─── Material ───

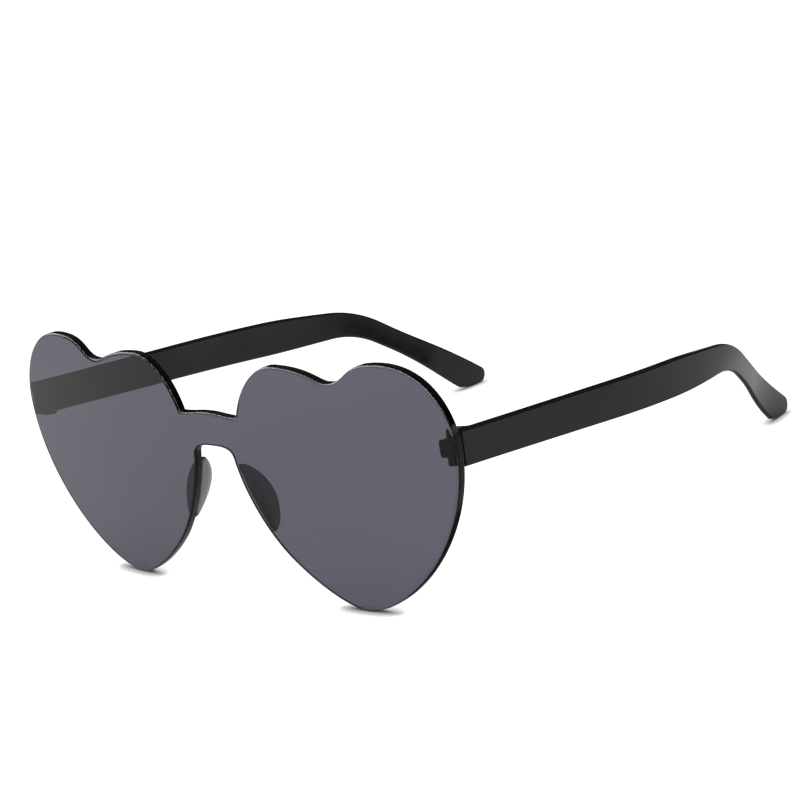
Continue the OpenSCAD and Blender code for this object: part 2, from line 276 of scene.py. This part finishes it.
HEART_KNOTS = [
    (0.0, 47.4), (9.8, 46.8), (24.0, 60.4), (40.4, 57.2), (55.7, LENS_H), (LENS_W / 2, 42.7),
    (40.0, 0.0), (16.9, 14.5), (6.6, 36.3), (0.0, 38.8)]
LEAVE = [0, 74, 0, 0, 0, -90, 180, 129.6, 99.4]
REACH = [0, 0, 0, 0, -90, 180, 129.6, 99.4, 180]
LEAVE_PULL = [0.43, 0.47, 0.64, 0.4, 0.555, 0.424, 0.24, 0.44, 0.38]
REACH_PULL = [0.45, 0.245, 0.177, 0.668, 0.223, 0.232, 0.28, 0.2, 0.3]
OUTLINE_STEP, LENGTH_PARTS, LEAST_PARTS = 0.55, 20, 4
ROUND_FRONT, ROUND_BACK, ROUND_STEPS = 0.75, 0.25, 7
CORNER_LIMIT = 0.5
GRID_PITCH, GRID_CLEAR = 2.4, 0.45
KEEP_INSIDE, MERGE = 1, 1e-6
SMOKE_SLOT, RIM_SLOT = 0, 1


def stretch_point(i, t):
    """The point at share t of the outline's stretch i, a cubic curve."""
    a, d = Vector(HEART_KNOTS[i]), Vector(HEART_KNOTS[i + 1])
    chord = (d - a).length
    b = a + chord * LEAVE_PULL[i] * Vector((cos(radians(LEAVE[i])), sin(radians(LEAVE[i]))))
    c = d - chord * REACH_PULL[i] * Vector((cos(radians(REACH[i])), sin(radians(REACH[i]))))
    return (1 - t) ** 3 * a + 3 * t * (1 - t) ** 2 * b + 3 * t * t * (1 - t) * c + t ** 3 * d


def stretch_points(i, parts):
    return [stretch_point(i, k / parts) for k in range(parts + 1)]


def lens_outline():
    """Points round the whole lens, about one step apart, as (x, z)."""
    half = []
    for i in range(len(LEAVE)):
        rough = stretch_points(i, LENGTH_PARTS)
        length = sum((b - a).length for a, b in zip(rough, rough[1:]))
        half += stretch_points(i, max(LEAST_PARTS, round(length / OUTLINE_STEP)))[:-1]
    half.append(Vector(HEART_KNOTS[-1]))
    return half + [Vector((-p.x, p.y)) for p in reversed(half[1:-1])]


def inward_normals(points):
    """Directions into the lens at each outline point, along the bisector and longer at a corner."""
    normals = []
    for i, p in enumerate(points):
        a = (p - points[i - 1]).normalized()
        b = (points[(i + 1) % len(points)] - p).normalized()
        across_a, across_b = Vector((a.y, -a.x)), Vector((b.y, -b.x))
        middle = (across_a + across_b).normalized()
        normals.append(middle / max(CORNER_LIMIT, middle.dot(across_a)))
    return normals


def inside_points(outline):
    """Points of a square grid that lie inside an outline and clear of it."""
    segments = list(zip(outline, outline[1:] + outline[:1]))
    columns = int(LENS_W / 2 / GRID_PITCH) + 1
    xs = [(k + 0.5) * GRID_PITCH for k in range(-columns, columns)]
    zs = [k * GRID_PITCH for k in range(1, int(LENS_H / GRID_PITCH) + 1)]

    def is_clear(p):
        crossings, nearest = 0, float("inf")
        for a, b in segments:
            if (a.y > p.y) != (b.y > p.y) and p.x < (b.x - a.x) * (p.y - a.y) / (b.y - a.y) + a.x:
                crossings += 1
            run = b - a
            t = max(0.0, min(1.0, (p - a).dot(run) / run.length_squared))
            nearest = min(nearest, (p - a - run * t).length_squared)
        return crossings % 2 == 1 and nearest > (GRID_PITCH * GRID_CLEAR) ** 2

    return [Vector((x, z)) for z in zs for x in xs if is_clear(Vector((x, z)))]


def out_of_ball(x, z, r):
    """The direction square to the ball of radius r at a point of it."""
    return Vector((x, ball_y(r, x, z) - LENS_R, z - BALL_Z)).normalized()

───

Take the listing above and set it down exactly.

→ Answer to this exercise:
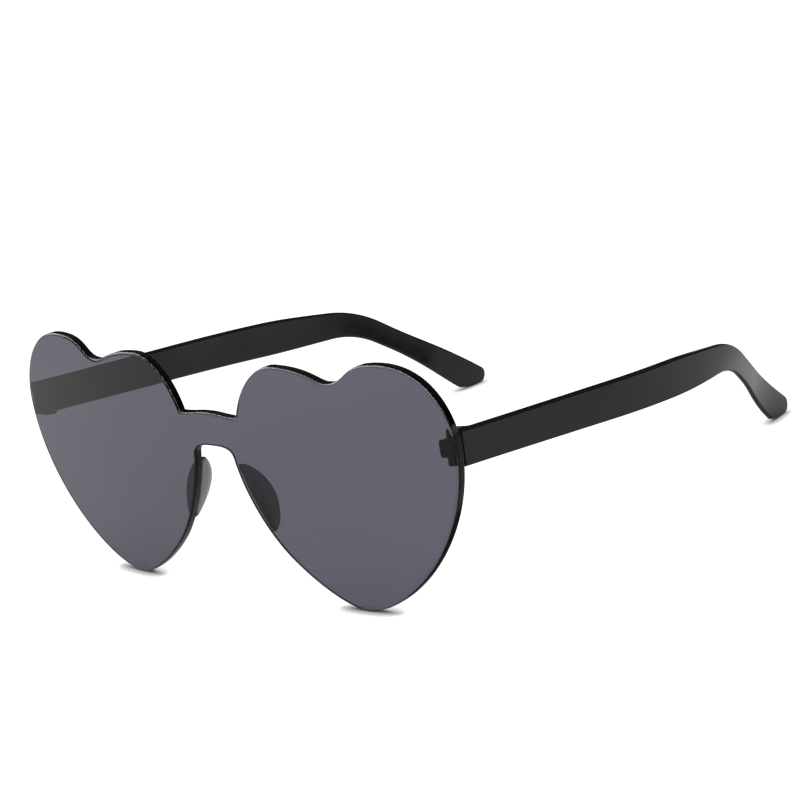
Continue the OpenSCAD and Blender code for this object: part 2, from line 276 of scene.py. This part finishes it.
HEART_KNOTS = [
    (0.0, 47.4), (9.8, 46.8), (24.0, 60.4), (40.4, 57.2), (55.7, LENS_H), (LENS_W / 2, 42.7),
    (40.0, 0.0), (16.9, 14.5), (6.6, 36.3), (0.0, 38.8)]
LEAVE = [0, 74, 0, 0, 0, -90, 180, 129.6, 99.4]
REACH = [0, 0, 0, 0, -90, 180, 129.6, 99.4, 180]
LEAVE_PULL = [0.43, 0.47, 0.64, 0.4, 0.555, 0.424, 0.24, 0.44, 0.38]
REACH_PULL = [0.45, 0.245, 0.177, 0.668, 0.223, 0.232, 0.28, 0.2, 0.3]
OUTLINE_STEP, LENGTH_PARTS, LEAST_PARTS = 0.55, 20, 4
ROUND_FRONT, ROUND_BACK, ROUND_STEPS = 0.75, 0.25, 7
CORNER_LIMIT = 0.5
GRID_PITCH, GRID_CLEAR = 2.4, 0.45
KEEP_INSIDE, MERGE = 1, 1e-6
SMOKE_SLOT, RIM_SLOT = 0, 1


def stretch_point(i, t):
    """The point at share t of the outline's stretch i, a cubic curve."""
    a, d = Vector(HEART_KNOTS[i]), Vector(HEART_KNOTS[i + 1])
    chord = (d - a).length
    b = a + chord * LEAVE_PULL[i] * Vector((cos(radians(LEAVE[i])), sin(radians(LEAVE[i]))))
    c = d - chord * REACH_PULL[i] * Vector((cos(radians(REACH[i])), sin(radians(REACH[i]))))
    return (1 - t) ** 3 * a + 3 * t * (1 - t) ** 2 * b + 3 * t * t * (1 - t) * c + t ** 3 * d


def stretch_points(i, parts):
    return [stretch_point(i, k / parts) for k in range(parts + 1)]


def lens_outline():
    """Points round the whole lens, about one step apart, as (x, z)."""
    half = []
    for i in range(len(LEAVE)):
        rough = stretch_points(i, LENGTH_PARTS)
        length = sum((b - a).length for a, b in zip(rough, rough[1:]))
        half += stretch_points(i, max(LEAST_PARTS, round(length / OUTLINE_STEP)))[:-1]
    half.append(Vector(HEART_KNOTS[-1]))
    return half + [Vector((-p.x, p.y)) for p in reversed(half[1:-1])]


def inward_normals(points):
    """Directions into the lens at each outline point, along the bisector and longer at a corner."""
    normals = []
    for i, p in enumerate(points):
        a = (p - points[i - 1]).normalized()
        b = (points[(i + 1) % len(points)] - p).normalized()
        across_a, across_b = Vector((a.y, -a.x)), Vector((b.y, -b.x))
        middle = (across_a + across_b).normalized()
        normals.append(middle / max(CORNER_LIMIT, middle.dot(across_a)))
    return normals


def inside_points(outline):
    """Points of a square grid that lie inside an outline and clear of it."""
    segments = list(zip(outline, outline[1:] + outline[:1]))
    columns = int(LENS_W / 2 / GRID_PITCH) + 1
    xs = [(k + 0.5) * GRID_PITCH for k in range(-columns, columns)]
    zs = [k * GRID_PITCH for k in range(1, int(LENS_H / GRID_PITCH) + 1)]

    def is_clear(p):
        crossings, nearest = 0, float("inf")
        for a, b in segments:
            if (a.y > p.y) != (b.y > p.y) and p.x < (b.x - a.x) * (p.y - a.y) / (b.y - a.y) + a.x:
                crossings += 1
            run = b - a
            t = max(0.0, min(1.0, (p - a).dot(run) / run.length_squared))
            nearest = min(nearest, (p - a - run * t).length_squared)
        return crossings % 2 == 1 and nearest > (GRID_PITCH * GRID_CLEAR) ** 2

    return [Vector((x, z)) for z in zs for x in xs if is_clear(Vector((x, z)))]


def out_of_ball(x, z, r):
    """The direction square to the ball of radius r at a point of it."""
    return Vector((x, ball_y(r, x, z) - LENS_R, z - BALL_Z)).normalized()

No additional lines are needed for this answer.